De plus, l’Université de Montréal est membre depuis peu de Scholars at Risk, un réseau de 500 universités qui s’engagent à défendre la liberté d’expression en contexte universitaire. «Nous souhaitons nous présenter comme un lieu d’accueil sécuritaire pour des professeures-chercheuses et professeurs-chercheurs étrangers dont le travail serait mis en danger dans leur pays d’origine en raison de leur prise de parole ou de la nature de leurs recherches», a indiqué Valérie Amiraux. Cette solidarité à l’égard des communautés universitaires à l’échelle internationale s’exprime haut et fort depuis le déclenchement du conflit en Ukraine. Quatre étudiantes ukrainiennes sont déjà arrivées à l’UdeM. A également été créé le Fonds d’aide aux communautés universitaires en situation de crise humanitaire, qui vise à soutenir des étudiantes et des étudiants et des membres du personnel enseignant contraints de fuir leur pays en raison d’un conflit.
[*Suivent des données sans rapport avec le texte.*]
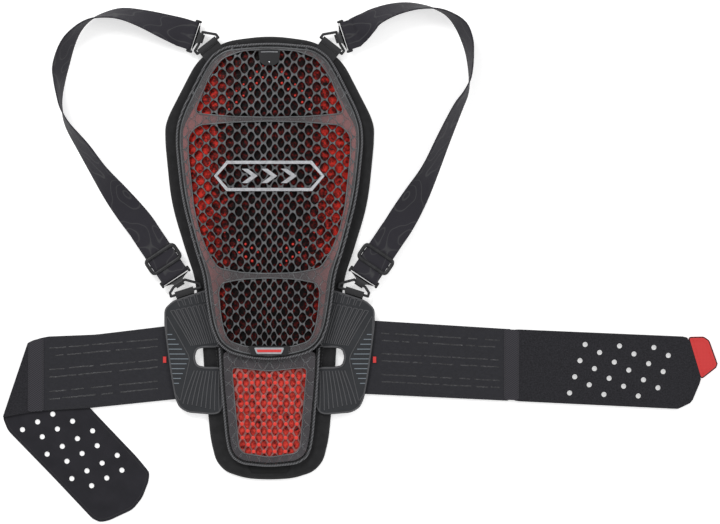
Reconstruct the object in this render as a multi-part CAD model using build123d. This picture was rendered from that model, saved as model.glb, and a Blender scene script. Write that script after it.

«C’est à la fois notre contexte local et la situation internationale qui nous ont conduits à vouloir réfléchir et agir pour protéger ici les libertés universitaires dans le monde», a expliqué Valérie Amiraux.
Quand des régimes totalitaires briment les universitaires
Recruté pour être recteur de la réputée Université d’Europe centrale à Budapest, Michael Ignatieff ne s’attendait pas à ce que l’existence même de cet établissement soit menacée. C’est pourtant ce qui est arrivé lorsque le gouvernement ultraconservateur de Viktor Orbán, après avoir exigé la fermeture de programmes d’études sur le genre et tenté de contrôler certaines matières enseignées, a fait voter une loi qui a contraint M. Ignatieff à organiser, en pleine pandémie, le déménagement de son université à Vienne.
À plus de 4000 km de là, la chercheuse franco-iranienne Fariba Adelkhah est incarcérée à Téhéran, à la prison d’Evin. Arrêtée une première fois en juin 2019 sous des accusations d’espionnage, cette anthropologue, spécialiste de la société iranienne et directrice de recherche à Science Po à Paris, a été relâchée, bracelet électronique au poignet, en septembre 2020 avant d’être de nouveau emprisonnée en janvier dernier. Ruth Marshall, marraine du comité de soutien de la chercheuse, a souligné la difficulté de mener des travaux de recherche dans des contextes totalitaires, ajoutant que des enjeux tels que les régimes des démocraties libérales et la montée des populismes de droite requièrent aussi notre attention.
De l’importance de l’autodétermination des universités
Les universités sont parmi les plus anciennes institutions à se gouverner elles-mêmes. Tous les panélistes se sont entendus sur l’importance de l’autodétermination des universités dans des sociétés démocratiques. Et se sont accordés pour dire que le récent projet de loi no 32, mis de l’avant par le gouvernement du Québec, contrevient à ce principe d’autodétermination et d’autonomie.
Ce projet de loi, rappelons-le, entend paradoxalement obliger les établissements universitaires à protéger leur liberté d’expression. Comment un gouvernement pourrait-il imposer des règles à une université sans s’ingérer dans son fonctionnement? D’autant plus que «le facteur déclencheur de cette intervention législative n’est pas vraiment une préoccupation relativement à la liberté universitaire. C’est plutôt la crainte injustifiée, et montée en épingle, de la censure qui serait exercée par certains membres de la gauche identitaire amalgamés au mouvement Woke», a déclaré Daniel Jutras.
La liberté universitaire et la liberté d’expression ne sont pas identiques
«La liberté universitaire et la liberté d’expression ne sont pas la même chose, a pris soin de préciser Michael Ignatieff. La liberté d’expression n’assume aucune responsabilité quant à la vérité. Or, la vérité est la vocation de l’université. Notre rôle social est de vérifier et de valider le savoir et la connaissance dont la société a besoin si elle veut être bien gouvernée et prospère. Alors dans une université, on ne peut pas dire n’importe quoi. On doit parler sur la base d’une formation, d’une compétence. Quand une université invite des personnes de l’extérieur, elle doit choisir des personnes compétentes et dignes de leur fonction.»